--- DATA EXCERPT ---

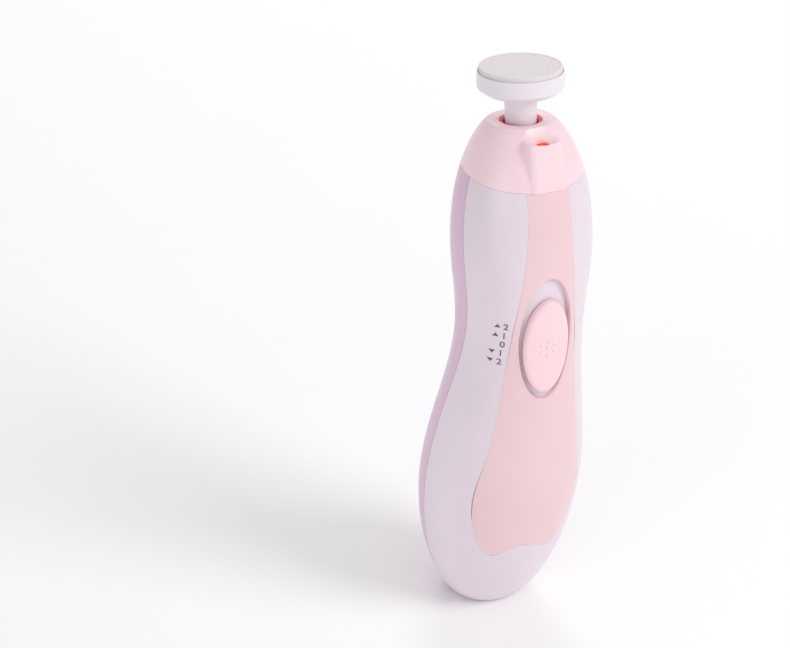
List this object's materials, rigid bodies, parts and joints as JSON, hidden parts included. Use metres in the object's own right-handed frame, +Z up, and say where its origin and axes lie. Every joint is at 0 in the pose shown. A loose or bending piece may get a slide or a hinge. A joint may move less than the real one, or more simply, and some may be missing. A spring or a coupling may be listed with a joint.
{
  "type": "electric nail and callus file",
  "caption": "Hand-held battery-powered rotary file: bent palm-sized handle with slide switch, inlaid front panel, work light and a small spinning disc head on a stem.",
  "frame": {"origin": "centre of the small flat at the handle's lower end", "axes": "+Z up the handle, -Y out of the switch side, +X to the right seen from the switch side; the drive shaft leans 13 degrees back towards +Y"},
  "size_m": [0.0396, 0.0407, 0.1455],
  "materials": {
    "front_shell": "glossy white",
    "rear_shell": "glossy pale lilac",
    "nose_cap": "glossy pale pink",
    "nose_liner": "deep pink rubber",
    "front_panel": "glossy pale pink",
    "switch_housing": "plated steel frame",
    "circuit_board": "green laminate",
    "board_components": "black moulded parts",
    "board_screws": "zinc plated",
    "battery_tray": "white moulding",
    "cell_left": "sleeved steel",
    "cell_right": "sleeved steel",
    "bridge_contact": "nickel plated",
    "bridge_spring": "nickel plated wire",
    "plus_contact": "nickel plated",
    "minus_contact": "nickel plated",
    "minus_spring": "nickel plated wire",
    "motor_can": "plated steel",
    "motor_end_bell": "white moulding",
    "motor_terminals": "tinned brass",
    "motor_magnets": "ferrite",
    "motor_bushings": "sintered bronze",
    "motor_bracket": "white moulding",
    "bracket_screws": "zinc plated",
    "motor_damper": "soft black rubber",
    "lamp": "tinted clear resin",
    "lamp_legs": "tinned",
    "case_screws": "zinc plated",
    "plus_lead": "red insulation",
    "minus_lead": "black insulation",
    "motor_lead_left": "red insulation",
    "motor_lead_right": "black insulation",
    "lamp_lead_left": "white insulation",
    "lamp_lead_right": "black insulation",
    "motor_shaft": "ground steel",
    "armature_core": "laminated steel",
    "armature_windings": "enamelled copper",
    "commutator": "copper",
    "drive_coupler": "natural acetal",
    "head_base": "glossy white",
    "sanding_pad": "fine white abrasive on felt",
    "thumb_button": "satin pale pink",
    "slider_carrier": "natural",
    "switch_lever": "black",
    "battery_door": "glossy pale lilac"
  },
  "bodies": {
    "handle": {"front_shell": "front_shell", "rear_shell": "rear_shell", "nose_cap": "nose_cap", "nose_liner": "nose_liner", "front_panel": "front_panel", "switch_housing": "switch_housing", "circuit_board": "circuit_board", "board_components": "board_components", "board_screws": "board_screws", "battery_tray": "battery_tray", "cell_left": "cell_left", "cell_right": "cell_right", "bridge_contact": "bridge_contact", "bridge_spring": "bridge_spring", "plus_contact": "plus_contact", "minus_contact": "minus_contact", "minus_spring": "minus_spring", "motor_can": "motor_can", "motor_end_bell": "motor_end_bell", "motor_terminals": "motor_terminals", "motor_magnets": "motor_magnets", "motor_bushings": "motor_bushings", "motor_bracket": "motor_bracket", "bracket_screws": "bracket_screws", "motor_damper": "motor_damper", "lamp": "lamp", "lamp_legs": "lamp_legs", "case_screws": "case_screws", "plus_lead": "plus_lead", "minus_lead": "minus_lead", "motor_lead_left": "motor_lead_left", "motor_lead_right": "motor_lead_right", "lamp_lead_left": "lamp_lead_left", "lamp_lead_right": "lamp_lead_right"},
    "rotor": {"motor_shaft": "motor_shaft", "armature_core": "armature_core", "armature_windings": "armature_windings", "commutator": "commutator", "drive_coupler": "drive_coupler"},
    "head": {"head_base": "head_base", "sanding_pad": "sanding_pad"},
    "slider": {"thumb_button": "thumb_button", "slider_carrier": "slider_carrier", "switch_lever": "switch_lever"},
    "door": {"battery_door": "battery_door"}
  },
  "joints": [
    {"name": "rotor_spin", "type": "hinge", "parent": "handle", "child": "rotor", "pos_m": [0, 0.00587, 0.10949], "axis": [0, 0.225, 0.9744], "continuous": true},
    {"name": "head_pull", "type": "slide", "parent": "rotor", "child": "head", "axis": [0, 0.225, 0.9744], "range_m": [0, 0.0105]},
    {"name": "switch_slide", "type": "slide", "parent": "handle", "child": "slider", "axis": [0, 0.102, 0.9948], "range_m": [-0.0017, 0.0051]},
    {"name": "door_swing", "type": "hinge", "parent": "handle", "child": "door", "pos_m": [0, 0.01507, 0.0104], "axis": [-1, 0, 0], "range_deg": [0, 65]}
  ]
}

---

OBJECTIVE: Please reproduce the entire listing, exactly as shown.

RESPONSE TO THIS EXERCISE:
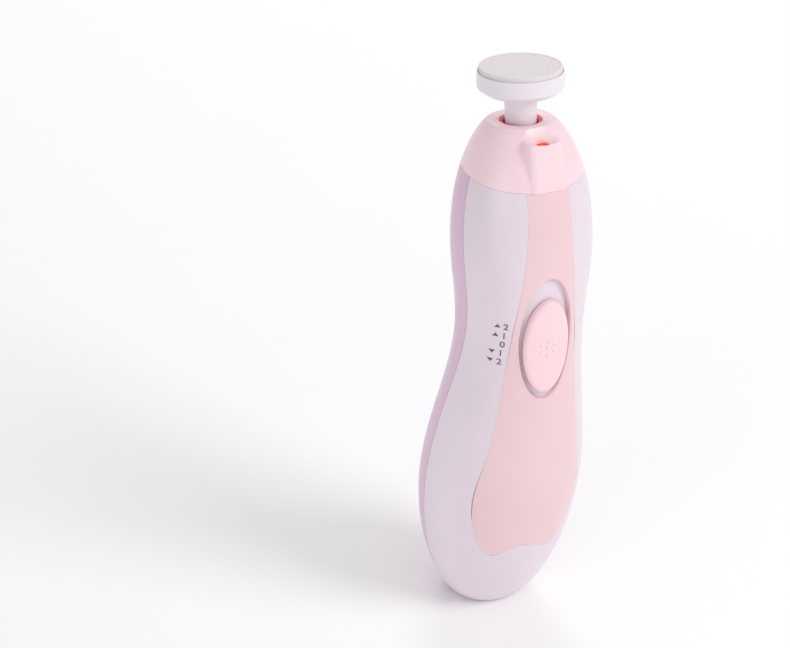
List this object's materials, rigid bodies, parts and joints as JSON, hidden parts included. Use metres in the object's own right-handed frame, +Z up, and say where its origin and axes lie. Every joint is at 0 in the pose shown. A loose or bending piece may get a slide or a hinge. A joint may move less than the real one, or more simply, and some may be missing. A spring or a coupling may be listed with a joint.
{
  "type": "electric nail and callus file",
  "caption": "Hand-held battery-powered rotary file: bent palm-sized handle with slide switch, inlaid front panel, work light and a small spinning disc head on a stem.",
  "frame": {"origin": "centre of the small flat at the handle's lower end", "axes": "+Z up the handle, -Y out of the switch side, +X to the right seen from the switch side; the drive shaft leans 13 degrees back towards +Y"},
  "size_m": [0.0396, 0.0407, 0.1455],
  "materials": {
    "front_shell": "glossy white",
    "rear_shell": "glossy pale lilac",
    "nose_cap": "glossy pale pink",
    "nose_liner": "deep pink rubber",
    "front_panel": "glossy pale pink",
    "switch_housing": "plated steel frame",
    "circuit_board": "green laminate",
    "board_components": "black moulded parts",
    "board_screws": "zinc plated",
    "battery_tray": "white moulding",
    "cell_left": "sleeved steel",
    "cell_right": "sleeved steel",
    "bridge_contact": "nickel plated",
    "bridge_spring": "nickel plated wire",
    "plus_contact": "nickel plated",
    "minus_contact": "nickel plated",
    "minus_spring": "nickel plated wire",
    "motor_can": "plated steel",
    "motor_end_bell": "white moulding",
    "motor_terminals": "tinned brass",
    "motor_magnets": "ferrite",
    "motor_bushings": "sintered bronze",
    "motor_bracket": "white moulding",
    "bracket_screws": "zinc plated",
    "motor_damper": "soft black rubber",
    "lamp": "tinted clear resin",
    "lamp_legs": "tinned",
    "case_screws": "zinc plated",
    "plus_lead": "red insulation",
    "minus_lead": "black insulation",
    "motor_lead_left": "red insulation",
    "motor_lead_right": "black insulation",
    "lamp_lead_left": "white insulation",
    "lamp_lead_right": "black insulation",
    "motor_shaft": "ground steel",
    "armature_core": "laminated steel",
    "armature_windings": "enamelled copper",
    "commutator": "copper",
    "drive_coupler": "natural acetal",
    "head_base": "glossy white",
    "sanding_pad": "fine white abrasive on felt",
    "thumb_button": "satin pale pink",
    "slider_carrier": "natural",
    "switch_lever": "black",
    "battery_door": "glossy pale lilac"
  },
  "bodies": {
    "handle": {"front_shell": "front_shell", "rear_shell": "rear_shell", "nose_cap": "nose_cap", "nose_liner": "nose_liner", "front_panel": "front_panel", "switch_housing": "switch_housing", "circuit_board": "circuit_board", "board_components": "board_components", "board_screws": "board_screws", "battery_tray": "battery_tray", "cell_left": "cell_left", "cell_right": "cell_right", "bridge_contact": "bridge_contact", "bridge_spring": "bridge_spring", "plus_contact": "plus_contact", "minus_contact": "minus_contact", "minus_spring": "minus_spring", "motor_can": "motor_can", "motor_end_bell": "motor_end_bell", "motor_terminals": "motor_terminals", "motor_magnets": "motor_magnets", "motor_bushings": "motor_bushings", "motor_bracket": "motor_bracket", "bracket_screws": "bracket_screws", "motor_damper": "motor_damper", "lamp": "lamp", "lamp_legs": "lamp_legs", "case_screws": "case_screws", "plus_lead": "plus_lead", "minus_lead": "minus_lead", "motor_lead_left": "motor_lead_left", "motor_lead_right": "motor_lead_right", "lamp_lead_left": "lamp_lead_left", "lamp_lead_right": "lamp_lead_right"},
    "rotor": {"motor_shaft": "motor_shaft", "armature_core": "armature_core", "armature_windings": "armature_windings", "commutator": "commutator", "drive_coupler": "drive_coupler"},
    "head": {"head_base": "head_base", "sanding_pad": "sanding_pad"},
    "slider": {"thumb_button": "thumb_button", "slider_carrier": "slider_carrier", "switch_lever": "switch_lever"},
    "door": {"battery_door": "battery_door"}
  },
  "joints": [
    {"name": "rotor_spin", "type": "hinge", "parent": "handle", "child": "rotor", "pos_m": [0, 0.00587, 0.10949], "axis": [0, 0.225, 0.9744], "continuous": true},
    {"name": "head_pull", "type": "slide", "parent": "rotor", "child": "head", "axis": [0, 0.225, 0.9744], "range_m": [0, 0.0105]},
    {"name": "switch_slide", "type": "slide", "parent": "handle", "child": "slider", "axis": [0, 0.102, 0.9948], "range_m": [-0.0017, 0.0051]},
    {"name": "door_swing", "type": "hinge", "parent": "handle", "child": "door", "pos_m": [0, 0.01507, 0.0104], "axis": [-1, 0, 0], "range_deg": [0, 65]}
  ]
}